There is this problem that I think I have solved. I need feedback if I have solved it correctly. I also have some questions regarding the intuition on the solution I have obtained.
Problem Statement: Radioactive decay
Assume that a radioactive sample emits a random number of $\alpha$ particles in any given hour, and that the number of $\alpha$ particles emitted in an hour is Poisson distributed with parameter $\lambda$. Suppose that a faulty Geiger-Muller counter is used to count these particle emissions. In particular, the faulty counter fails to register an emission with probability $p$, independently of other emissions.
(a) What is the probability that the faulty counter will register exactly $k$ emissions in an hour?

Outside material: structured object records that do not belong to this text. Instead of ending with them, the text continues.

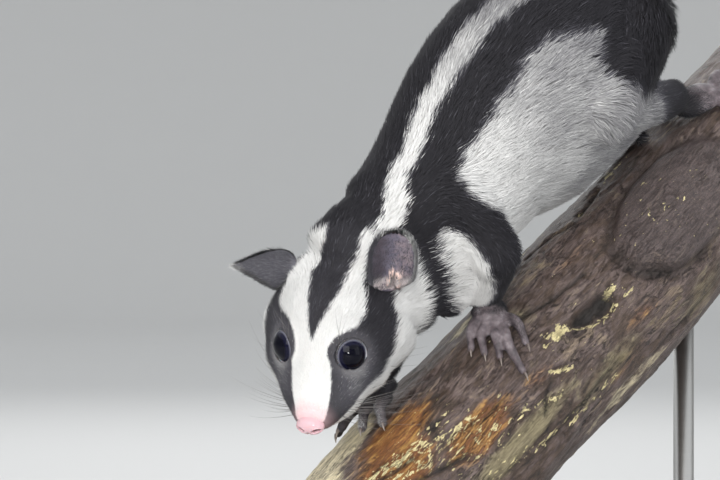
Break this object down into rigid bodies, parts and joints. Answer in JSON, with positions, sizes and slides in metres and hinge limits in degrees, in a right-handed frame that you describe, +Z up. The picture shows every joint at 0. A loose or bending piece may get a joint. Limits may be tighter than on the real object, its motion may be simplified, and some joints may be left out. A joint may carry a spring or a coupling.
{
  "type": "striped possum museum model",
  "caption": "Still life-size striped possum climbing head first down a cut length of branch, bushy tail hanging, on a flat base with short rods.",
  "frame": {"origin": "middle of the base's footprint, on the surface it stands on", "axes": "+Z up, +X from the animal's head end of the branch to its tail end, +Y to the animal's right"},
  "size_m": [0.3838, 0.15, 0.3669],
  "materials": {
    "coat": "soft black fur with white and grey stripes",
    "pale_coat": "soft white fur",
    "ear_skin": "thin grey skin with fine short fur",
    "nose_skin": "bare moist pink skin",
    "paw_skin": "bare mauve-grey skin, bone-coloured claws",
    "eye": "glossy black",
    "bark": "rough brown bark, worn and mottled",
    "stand_base": "dark stained wood, satin",
    "stand_rod": "satin"
  },
  "bodies": {
    "root": {"head": "coat", "neck": "coat", "torso": "coat", "nose": "nose_skin", "ear_left": "ear_skin", "ear_right": "ear_skin", "eye_left": "eye", "eye_right": "eye", "upper_arm_left": "coat", "upper_arm_right": "coat", "forearm_left": "coat", "forearm_right": "coat", "hand_left": "paw_skin", "hand_right": "paw_skin", "thigh_left": "coat", "thigh_right": "coat", "shin_left": "coat", "shin_right": "coat", "foot_left": "paw_skin", "foot_right": "paw_skin", "tail_base": "coat", "tail_middle": "coat", "tail_tip": "pale_coat", "perch_log": "bark", "stand_rod_lower": "stand_rod", "stand_rod_upper": "stand_rod", "stand_base": "stand_base"}
  },
  "joints": []
}
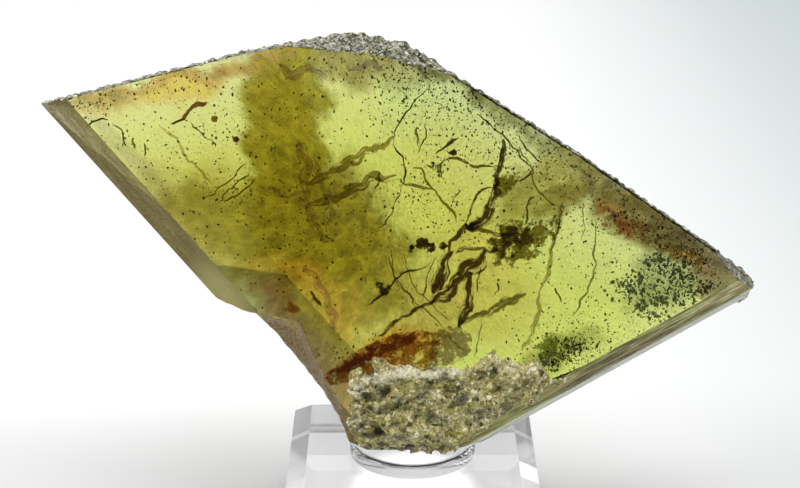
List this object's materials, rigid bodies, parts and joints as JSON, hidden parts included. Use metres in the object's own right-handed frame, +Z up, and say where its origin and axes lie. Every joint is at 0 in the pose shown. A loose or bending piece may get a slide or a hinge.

(b) Given that the faulty counter registered $k$ emissions in an hour, what is the PMF of the actual number of emissions that happened from the source during that hour?

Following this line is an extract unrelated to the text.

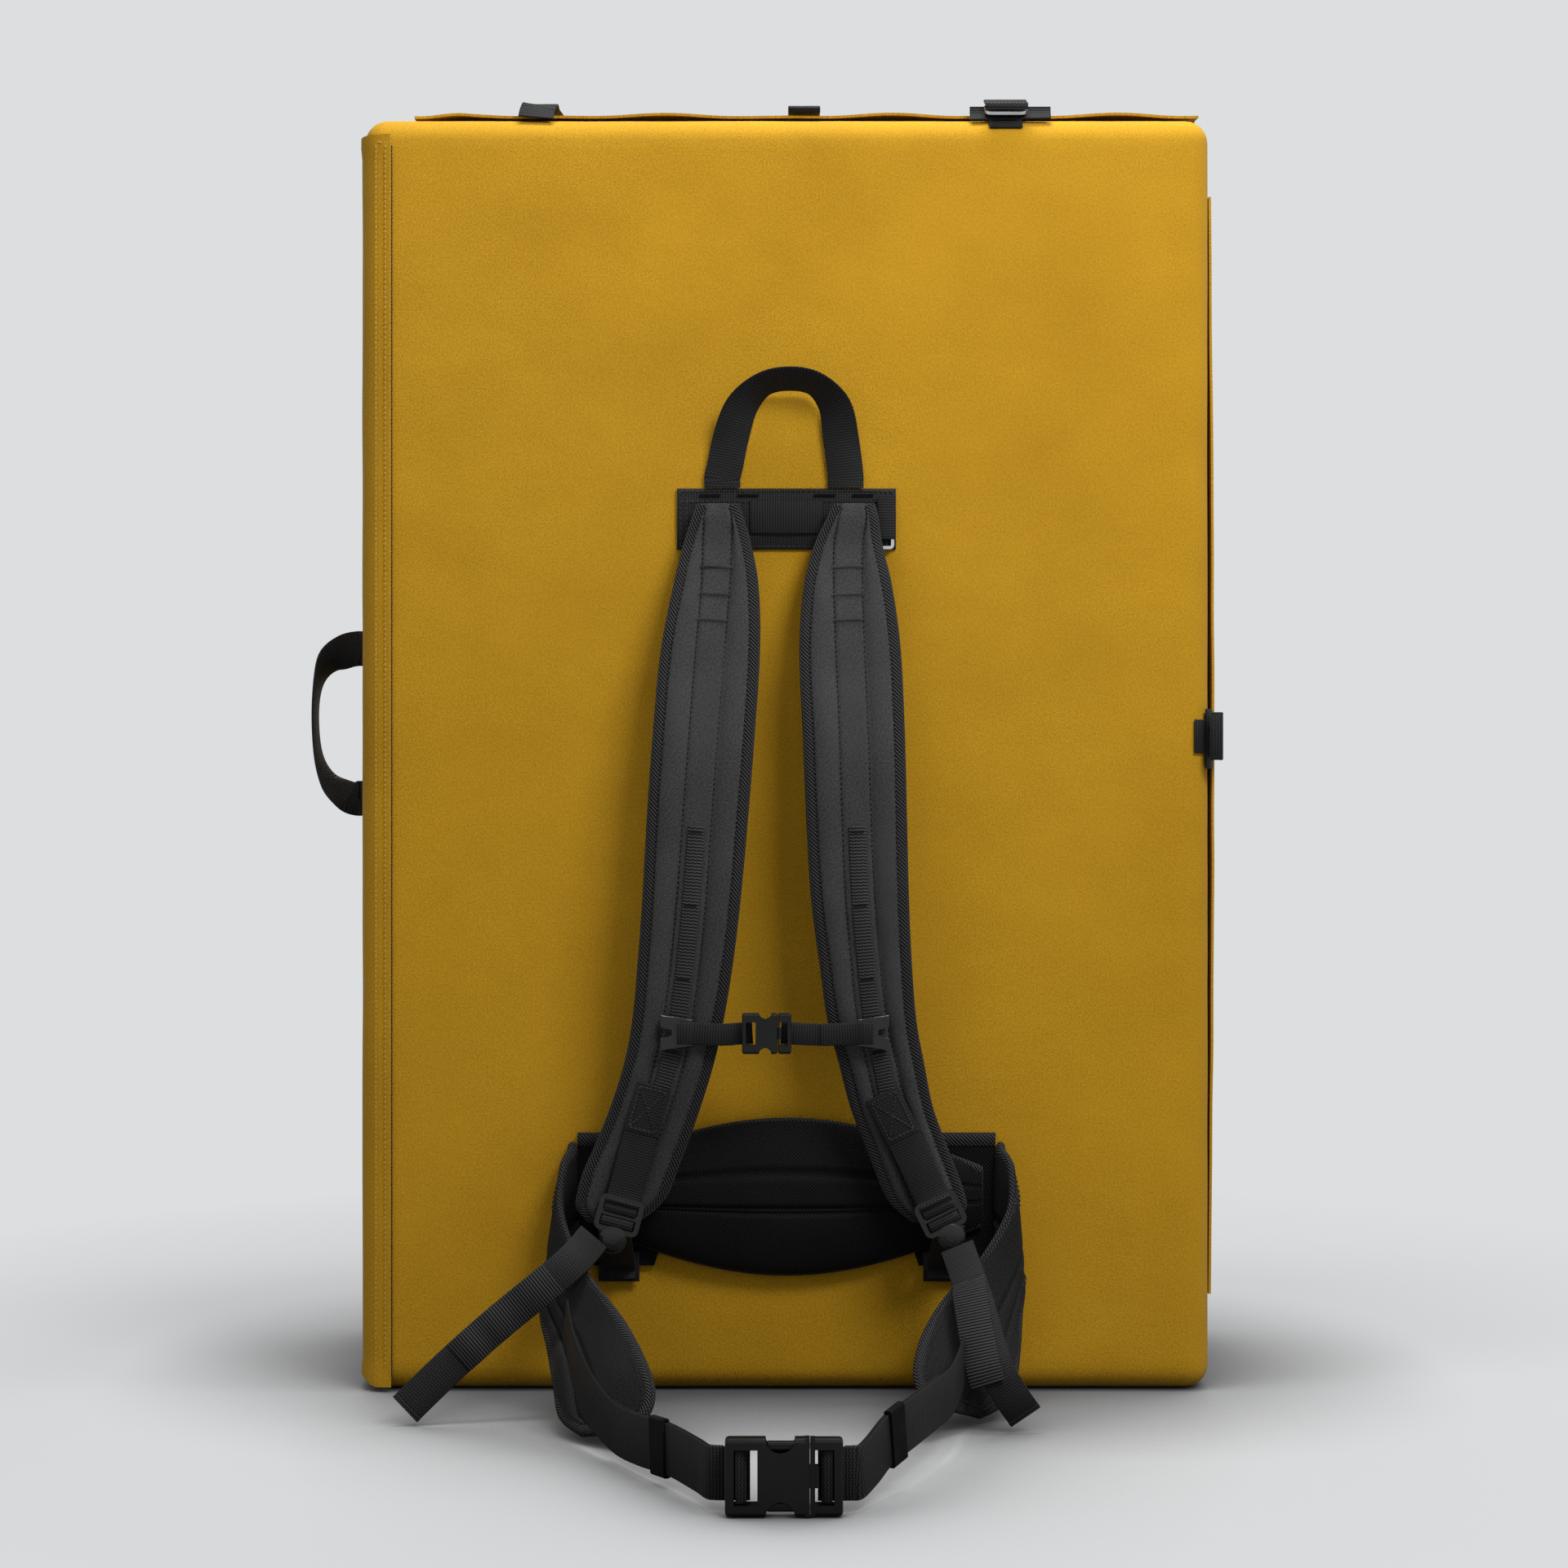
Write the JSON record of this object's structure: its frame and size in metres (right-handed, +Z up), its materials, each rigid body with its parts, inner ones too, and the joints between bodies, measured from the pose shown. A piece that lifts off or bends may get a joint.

My Attempt: So with a discrete random variable having Poisson distribution,
$$p_X(k) = \frac{e^{-\lambda}\lambda^{k}}{k!}$$
where $k \in \mathbb{N} \cup \{0\}$. In the given experiment, there are three random variables that are implicitly defined. Let $Y$ be the random variable which is the value that the counter registers after the first hour, let $Z$ be the random variable which denotes the number of failures in the counter during the hour, and let $X$ be the random variable which is the number of $\alpha$ particles emitted in one hour.
(a) We need to find $\mathbb{P}(Y=k)$. \begin{eqnarray*} \mathbb{P}(Y=k) &=& \sum_{n=0}^{\infty}\mathbb{P}(Z=n) \times \mathbb{P}(X=n+k) \\ &=& \sum_{n=0}^{\infty}{n+k \choose n} (1-p)^k p^n \frac{e^{-\lambda}\lambda^{n+k}}{(n+k)!} \\ &=& \frac{ \left \{ (1-p)\lambda \right \}^k e^{-\lambda(1-p)}}{k!} \end{eqnarray*}
This is as if the Poisson distribution has changed with a new constant of $(1-p)\lambda$.

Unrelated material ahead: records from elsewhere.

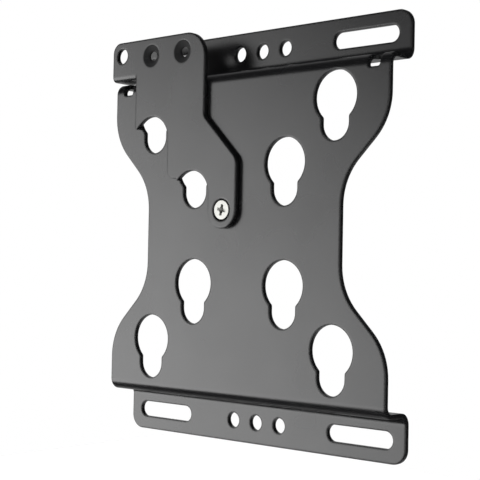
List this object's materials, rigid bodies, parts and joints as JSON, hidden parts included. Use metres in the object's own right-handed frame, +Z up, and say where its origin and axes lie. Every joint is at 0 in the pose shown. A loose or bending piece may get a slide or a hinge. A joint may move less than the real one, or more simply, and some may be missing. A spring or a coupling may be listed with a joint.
{
  "type": "fixed screen wall bracket",
  "caption": "Folded steel wall bracket with keyholes for a flat screen's studs and a pivoting latch plate that locks them in, held to the wall through its upper and lower flanges.",
  "frame": {"origin": "centre of the wall slot pattern, on the wall plane", "axes": "+Y points into the wall, -Y towards the viewer, +Z up, +X to the viewer's right"},
  "size_m": [0.152, 0.0188, 0.177],
  "materials": {
    "black_powder_coat": "smooth satin black powder coat on steel sheet",
    "zinc_plated_steel": "turned, zinc plated",
    "bright_zinc": "bright zinc plated"
  },
  "bodies": {
    "frame": {"wall_plate": "black_powder_coat", "pivot_bush": "zinc_plated_steel", "pivot_screw": "bright_zinc"},
    "latch": {"latch_plate": "black_powder_coat"}
  },
  "joints": [
    {"name": "latch_swing", "type": "hinge", "parent": "frame", "child": "latch", "pos_m": [-0.00702, -0.017, 0.0107], "axis": [0, 1, 0], "range_deg": [0, 80]}
  ]
}
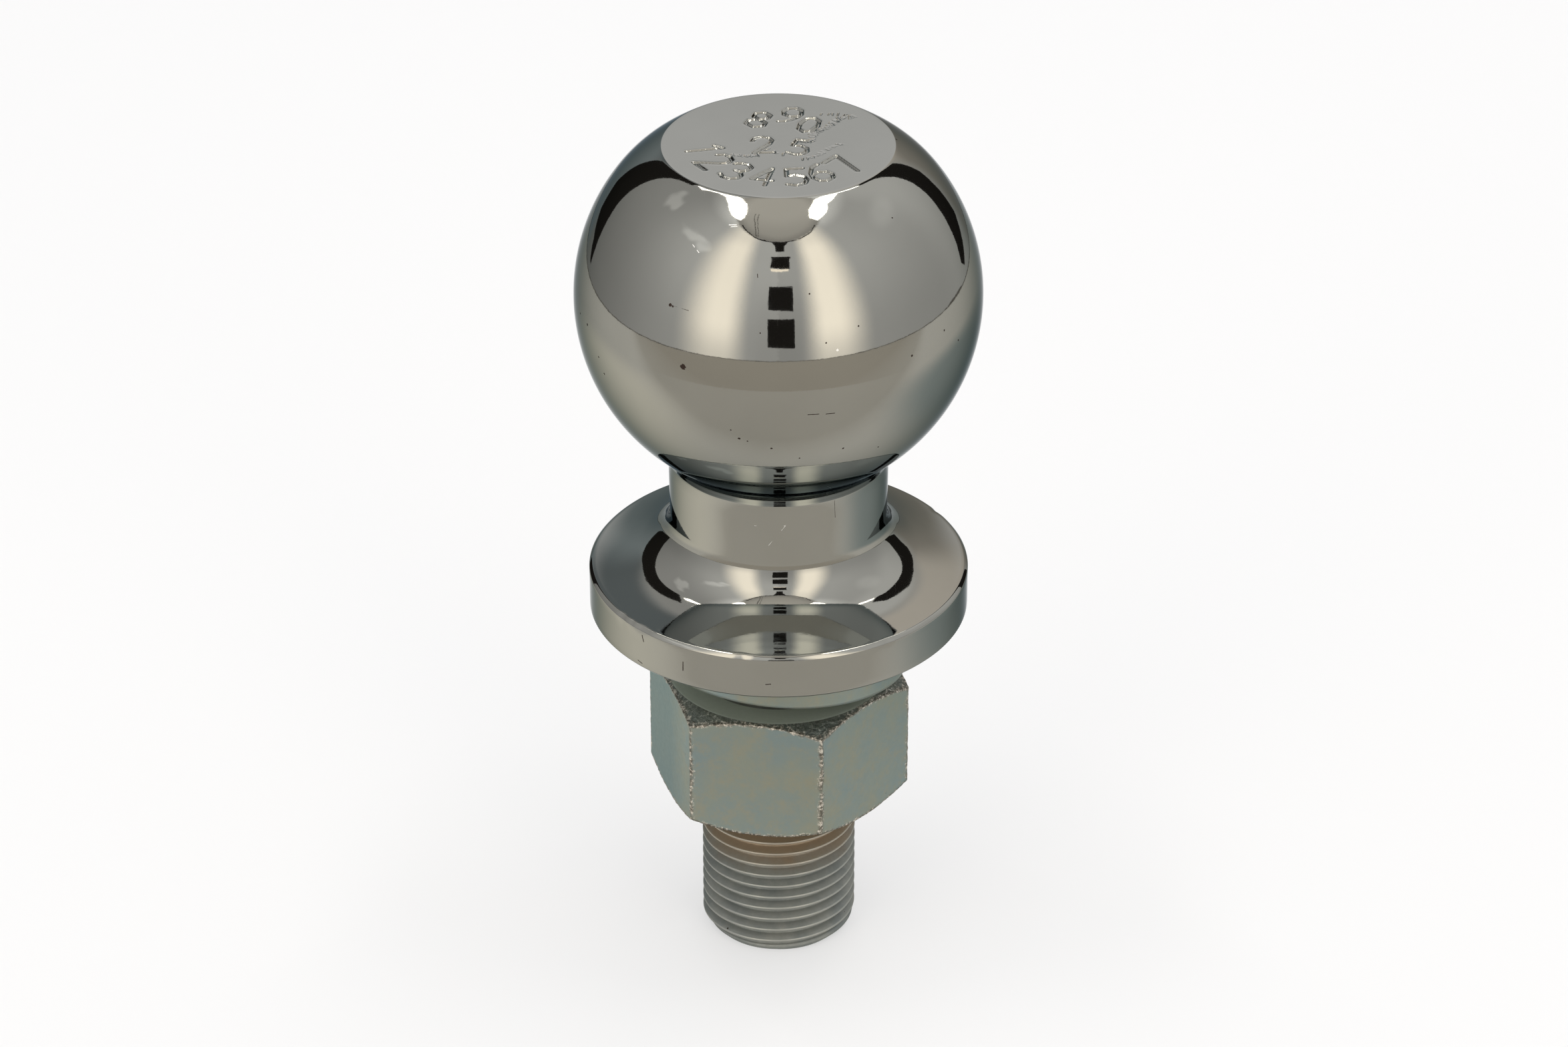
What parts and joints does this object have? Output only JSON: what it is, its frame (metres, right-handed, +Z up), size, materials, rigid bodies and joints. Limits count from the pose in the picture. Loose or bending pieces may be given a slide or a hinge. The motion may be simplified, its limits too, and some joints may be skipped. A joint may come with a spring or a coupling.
{
  "type": "threaded tow ball",
  "caption": "Flat-topped hitch ball on a waisted neck and round flange, with a threaded shank that carries a split spring washer and a hex nut.",
  "frame": {"origin": "on the ball's axis, in the plane of the flange's flat underside, which seats on the towbar", "axes": "+Z up along the axis, from the shank to the ball; the split of the washer faces -X and the nut's corners are turned 11.3 degrees back from +X"},
  "size_m": [0.0476, 0.0476, 0.106],
  "materials": {
    "chrome_plate": "bright chrome plate over forged steel, with fine scratches",
    "zinc_plate": "dull zinc plate, worn at the edges"
  },
  "bodies": {
    "stud": {"ball_stud": "chrome_plate"},
    "washer": {"spring_washer": "zinc_plate"},
    "nut": {"hex_nut": "zinc_plate"}
  },
  "joints": [
    {"name": "nut_travel", "type": "slide", "parent": "stud", "child": "washer", "axis": [0, 0, -1], "range_m": [0, 0.02]},
    {"name": "nut_turn", "type": "hinge", "parent": "washer", "child": "nut", "pos_m": [0, 0, -0.0172], "axis": [0, 0, -1], "range_deg": [0, 4535.4]}
  ],
  "couplings": [
    {"joint": "nut_travel", "follows": "nut_turn", "m_per_rad": 0.00025266}
  ]
}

(b) Here, we need $$\mathbb{P}\left \{ (X=n+k)|(Y=k) \right \}= \frac{\mathbb{P} \left \{ (X=n+k)\cap(Y=k) \right \}}{\mathbb{P}(Y=k)}$$ and we know that $$\mathbb{P} \left \{ (X=n+k)\cap(Y=k) \right \}=\mathbb{P}(Z=n) \times \mathbb{P}(X=n+k)$$ Hence we finally get $$\mathbb{P}\left \{ (X=n+k)|(Y=k) \right \} = e^{-\lambda p} \frac{(\lambda p)^n}{n!}$$ We can replace $n+k$ with $N$ to get $$\mathbb{P}\left \{ (X=N)|(Y=k) \right \} = e^{-\lambda p} \frac{(\lambda p)^{N-k}}{(N-k)!}$$ if $N \geq k$ and $0$ otherwise.
I wish to know the following.
- Is my solution correct?
- If my solution is correct, what is the intuitive explanation to the fact that if $p=0$, answer to (b) is $0$? Specifically, when $p=0$, then the counter is not making any mistakes. Why then is the conditional probability $0$?
- If my solution is correct, what is the intuitive explanation to the fact that if $p \to 1$, answer to (b) is a Poisson process with coefficient $\lambda$? Specifically, when $p \to 1$, the counter is surely making a mistake each time. Why then is the conditional probability Poisson distributed when we know that the counter errs each time?
Yes, that's correct.
The key observation here to makes sense of our intuition is that the observed decays and the unobserved decays are independent random variables.
Intuitively, as $p\to 0$, the detector becomes practically infallible, and we're virtually certain that the decays we observed are all of them. The conditional probability you get there in the limit isn't simply zero - it's the point mass $\delta(N-k)$, equal to $1$ if $N=k$ and zero otherwise.
As $p\to 1$, we lean on the independence. It doesn't matter how many decays we observed (although that isn't likely to be many) - the distribution of the unobserved decays always looks the same. Since, in the limit, all of the decays are unobserved, this approaches the Poisson distribution with parameter $\lambda$ that describes all of the decays.
The distribution of total decays given $k$ observed decays will be the appropriate Poisson distribution plus $k$. That's what the $N-k$ in your formulas is doing; it's shifting the argument. The answer to (b) is not a Poisson distribution but instead a translation of a Poisson distribution.